Created attachment 396283 [details] Test case Description of problem: Inside my CPG application, The confchg callback is called with 'dead' members: [debug] cpg member node 3 pid 1132 [debug] cpg member node 3 pid 14640 for example process 1132 does not exists any longer on node 3. Version-Release number of selected component (if applicable): TRUNK How reproducible: We have reliable reproducer in attachment. Steps to Reproduce: 1. gcc -Wall cpgtest.c $(shell pkg-config --cflags --libs libcpg libcoroipcc) -o cpgtest 2. keep it run Actual results: # cpgtest ... starting cpgtest calling cpg_initialize calling cpg_join starting main loop (hangs here) Expected results: Never hang Additional info: Taken from OpenAIS mailing list
Created attachment 396287 [details] Proposed patch Cpg join with undelivered leave message Patch handles situation, when on one node, one process: - join cpg - do same actions - leave cpg - join cpg again Following sequence can (racy) end with broken process_info list. To solve this problem, one more check is done in message_handler_req_lib_cpg_join so if process_info with same pid and group as new join request exists, CPG_ERR_EXIST is returned.
works - no more ghost members. But how can i handle CPG_ERR_EXIST correctly? Simply call join again seems to work: while ((result = cpg_join(handle, &group_name)) == CS_ERR_TRY_AGAIN || result == CPG_ERR_EXIST ) { printf("cpg_join returned %d\n", result); sleep (1); } or is there a better way?

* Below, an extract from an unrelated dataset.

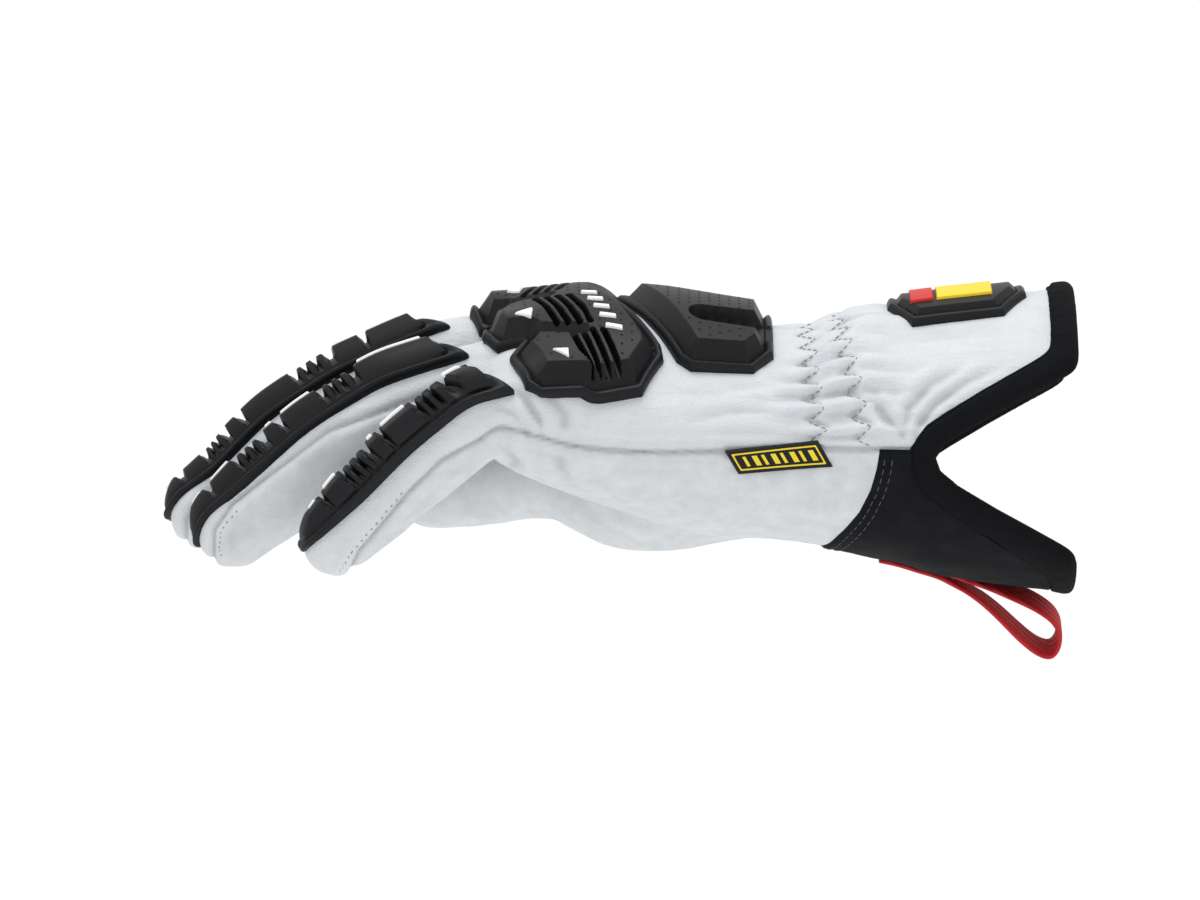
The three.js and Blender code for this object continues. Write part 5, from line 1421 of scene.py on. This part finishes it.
def on_skin(points):
    """Nearest places on the shaped leather, with the way out of it."""
    places, ways = [], []
    for point in points:
        hit, way, _, _ = skin_tree.find_nearest(Vector(point))
        places.append(hit)
        ways.append(way)
    return np.array(places), np.array(ways)


def stitch_row(route, stitch, gap, radius, sunk):
    """Separate straight stitches along a route of points near the leather."""
    route = np.asarray(route)
    along = np.concatenate([[0.0], np.cumsum(np.linalg.norm(np.diff(route, axis=0), axis=1))])
    starts = np.arange(0.0, along[-1] - stitch, stitch + gap)
    stops = [np.stack([np.interp(starts + shift, along, route[:, k]) for k in range(3)], axis=1)
             for shift in (0.0, stitch)]
    (first, out), (last, _) = on_skin(stops[0]), on_skin(stops[1])
    way = last - first
    way /= np.maximum(np.linalg.norm(way, axis=1, keepdims=True), 1e-6)
    side = np.cross(way, out)
    side /= np.maximum(np.linalg.norm(side, axis=1, keepdims=True), 1e-6)
    turns = np.linspace(0, 2 * np.pi, THREAD_SIDES, endpoint=False)
    rings = []
    for centre, size, lower in [
        (first, 0.5, sunk + radius), (first + 0.25 * (last - first), 1.0, sunk),
        (last + 0.25 * (first - last), 1.0, sunk), (last, 0.5, sunk + radius),
    ]:
        rings.append(np.stack([centre + out * (radius * (1 + size * np.sin(t)) - lower)
                               + side * radius * size * np.cos(t) for t in turns], axis=1))
    points = np.stack(rings, axis=1)
    faces, sides, end = [], THREAD_SIDES, 3 * THREAD_SIDES
    for ring in range(3):
        for k in range(sides):
            a, b = ring * sides + k, ring * sides + (k + 1) % sides
            faces += [(a, b, b + sides), (a, b + sides, a + sides)]
    faces += [(0, k + 1, k) for k in range(1, sides - 1)]
    faces += [(end, end + k, end + k + 1) for k in range(1, sides - 1)]
    faces = np.array(faces)[None] + 4 * sides * np.arange(len(points))[:, None, None]
    return points.reshape(-1, 3), faces.reshape(-1, 3)


def sewn(name, routes, material, slot, **stitches):
    """The stitches along some routes as one piece."""
    points, faces = joined([stitch_row(route, **stitches) for route in routes])
    seat(add_object(name, points, faces, material, sharp=0), slot)


routes = []
for line in ZIGZAG_LINES:
    arc = np.arange(1.0, HALF_WAY_ROUND - 1.0, 0.15)
    routes.append(hand_ring(zigzag_x(line, arc), arc / ARC_PER_TURN, 0.0))
sewn("wrist_zigzag_thread", routes, grey_thread, "label_cloth",
     stitch=1.45, gap=0.45, radius=0.14, sunk=0.08)

routes = []
for finger in FINGERS:
    seam = np.array(finger["seam"])[-3:]
    t = np.linspace(0.0, 1.0, 80)
    knots = np.linspace(0.0, 1.0, 3)
    x, z = (np.interp(t, knots, seam[:, k]) for k in range(2))
    line_y = finger["root"] + (ROOT_X - x) / finger["reach"] * finger["splay"]
    routes.append(np.stack([x, line_y - finger["wide"] - 2.0, z], axis=1))
sewn("fingertip_thread", routes, grey_thread, "label_cloth",
     stitch=0.9, gap=1.1, radius=0.16, sunk=0.15)

# Two rows of dark grey stitches round the front edge of the suede panel.
routes = []
panel_arc = np.linspace(-0.015 * np.pi, -0.985 * np.pi, 520)
for inset in (1.6, 3.6):
    line = []
    for turn in panel_arc:
        strip = hand_ring(np.linspace(-9.0, 18.0, 109), turn, 0.0)
        line.append(strip[np.argmax(panel_field(strip) > inset)])
    routes.append(np.array(line))
sewn("panel_thread", routes, dark_thread, "black_suede",
     stitch=1.9, gap=0.7, radius=0.16, sunk=-0.62)

# Pull loop.
# Red polyester webbing, folded to a loop and sewn under the cuff by its two tails. It hangs behind
# the palm, a little open and a little twisted.
LOOP_LENGTH = 33.0
LOOP_DROP = 25.0
LOOP_WIDTH = 10.0
LOOP_THICK = 1.5
LOOP_TWIST = 0.3
LOOP_SIDES = 28
LOOP_WEAVE = 5.5
LOOP_ROWS = [(0.12, 0.13), (0.25, 0.18), (0.43, 0.24), (0.7, 0.38), (0.88, 0.52), (0.955, 0.64),
             (0.97, 0.77), (0.94, 0.9), (0.87, 0.955), (0.72, 0.85), (0.43, 0.47), (0.25, 0.3),
             (0.12, 0.22)]
tail_x = np.array([0.19, 0.27, 0.35, 0.435]) * CUFF_X
tail_z = hand_at(tail_x, "bottom") + 0.8 - LOOP_THICK / 2
loop_route = [(x, z) for x, z in zip(tail_x, tail_z)]
loop_route += [(tail_x[-1] + run * LOOP_LENGTH, tail_z[-1] + 1.9 - drop * LOOP_DROP)
               for run, drop in LOOP_ROWS]
loop_route += [(x, z - LOOP_THICK - 0.1) for x, z in zip(tail_x[::-1], tail_z[::-1])]
loop_route = np.array(loop_route)
for _ in range(3):
    ahead = 0.75 * loop_route[:-1] + 0.25 * loop_route[1:]
    after = 0.25 * loop_route[:-1] + 0.75 * loop_route[1:]
    between = np.stack([ahead, after], axis=1).reshape(-1, 2)
    loop_route = np.concatenate([loop_route[:1], between, loop_route[-1:]])
way = np.gradient(loop_route, axis=0)
way /= np.linalg.norm(way, axis=1, keepdims=True)
side = np.stack([-way[:, 1], way[:, 0]], axis=1)
angles = np.linspace(0, 2 * np.pi, LOOP_SIDES, endpoint=False)
section_y = np.sign(np.cos(angles)) * np.abs(np.cos(angles)) ** 0.35 * LOOP_WIDTH / 2
section_out = np.sign(np.sin(angles)) * np.abs(np.sin(angles)) ** 0.7 * LOOP_THICK / 2
rings = np.empty((len(loop_route), LOOP_SIDES, 3))
rings[:, :, 0] = loop_route[:, None, 0] + section_out * side[:, None, 0]
rings[:, :, 1] = BADGE_MIDDLE + section_y
rings[:, :, 2] = loop_route[:, None, 1] + section_out * side[:, None, 1]
twist = LOOP_TWIST * smoothstep(tail_x[-1], tail_x[-1] + 0.7 * LOOP_LENGTH, loop_route[:, 0])
rings[:, :, 2] += twist[:, None] * section_y
points, faces = closed_loft(rings)
# Woven webbing is a dull deep red; its slanting weave is drawn coarse enough to show.
red_webbing, tree, shader = new_material("red_webbing", "#b5121b", 0.75)
place = add_node(tree, "ShaderNodeTexCoord").outputs["Object"]
weave = add_node(tree, "ShaderNodeTexWave", [("Vector", place), ("Distortion", 0.4),
                                             ("Scale", 1 / (LOOP_WEAVE * MM))],
                 bands_direction="DIAGONAL")
bump = add_node(tree, "ShaderNodeBump", [("Height", weave.outputs["Fac"]), ("Distance", 0.2 * MM)])
tree.links.new(bump.outputs["Normal"], shader.inputs["Normal"])
webbing = add_object("pull_loop_webbing", points, faces, red_webbing, sharp=50.0)
seat(webbing, "red_webbing", "pull_loop")

# Floor and closing lines.
# A plain pale floor of painted board lies far below the glove, which is held up in the air. It is
# matt and so pale that it reads as the white of a studio.
FLOOR_HALF = 25.0
FLOOR_Z = -0.9
floor_mesh = bpy.data.meshes.new("floor")
corners = [(x, y, FLOOR_Z) for x, y in [(-FLOOR_HALF, -FLOOR_HALF), (FLOOR_HALF, -FLOOR_HALF),
                                        (FLOOR_HALF, FLOOR_HALF), (-FLOOR_HALF, FLOOR_HALF)]]
floor_mesh.from_pydata(corners, [], [(0, 1, 2, 3)])
floor = bpy.data.objects.new("floor", floor_mesh)
bpy.context.scene.collection.objects.link(floor)
pale_floor, _, shader = new_material("pale_floor", "#fbfbfb", 0.9)
shader.inputs["Emission Color"].default_value = linear("#ffffff")
shader.inputs["Emission Strength"].default_value = 0.2
floor_mesh.materials.append(pale_floor)

bpy.context.view_layer.update()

(In reply to comment #2) > works - no more ghost members. > > But how can i handle CPG_ERR_EXIST correctly? > Simply call join again seems to work: > > while ((result = cpg_join(handle, &group_name)) == CS_ERR_TRY_AGAIN || > result == CPG_ERR_EXIST ) { > printf("cpg_join returned %d\n", result); > sleep (1); > } > > or is there a better way? Hi, thanks for very good news. About handling. From my point of view, returning CPG_ERR_EXIST is not best way, I will "rework" patch to return CS_ERR_TRY_AGAIN because this is exactly what we need to return in such situations.
Created attachment 396497 [details] Proposed patch - returns err_try_again Better version of patch, which return CPG_ERR_TRY_AGAIN rather than ERR_EXISTS.
I still get CPG_ERR_TRY_AGAIN sometimes (quite seldom - after running 10 minutes).
(In reply to comment #5) > I still get CPG_ERR_TRY_AGAIN sometimes (quite seldom - after running 10 > minutes). Ya, thats correct. I think it's better than CPG_ERR_EXIST. Or do you mean some different situation?
Sorry, I still get CPG_ERR_EXIST sometimes.
(In reply to comment #7) > Sorry, I still get CPG_ERR_EXIST sometimes. Ya, this can happen when you call cpg_join with same pid/nodeid/group_name more than once. I hope it doesn't happening in test you sent (it shouldn't).
(In reply to comment #8) > (In reply to comment #7) > > Sorry, I still get CPG_ERR_EXIST sometimes. > > Ya, > this can happen when you call cpg_join with same pid/nodeid/group_name more > than once. I hope it doesn't happening in test you sent (it shouldn't). Ok, I must correct myself. It can really happen, and it's because how coroipc is made. What happened in your test case: --- your app + cpg + ipc lib --- - cpg_init + join + ... - cpg_finalize -> coroipcc_service_disconnect -> close fd - cpg_init + join -> error Now finally corosync realize, that your previous fd is closed so calls cpg_lib_exit_fn and this will remove previous cpg_pd from list. I'm not sure, if this need to be handled somehow and if yes, how exactly. Steve, what's your opinion in such case?
clone this bz as a new bug related to this separate finalize followed by join issue. I believe the original problem of stale cpg groups is fixed by your patches. Regards -steve
Bug cloned as https://bugzilla.redhat.com/show_bug.cgi?id=569525
Patch is merged in SVN Trunk, so closing this bug as upstream.
Technical note added. If any revisions are required, please edit the "Technical Notes" field accordingly. All revisions will be proofread by the Engineering Content Services team. New Contents: In rare circumstances, an invalid CPG member was delivered in a configuration change callback.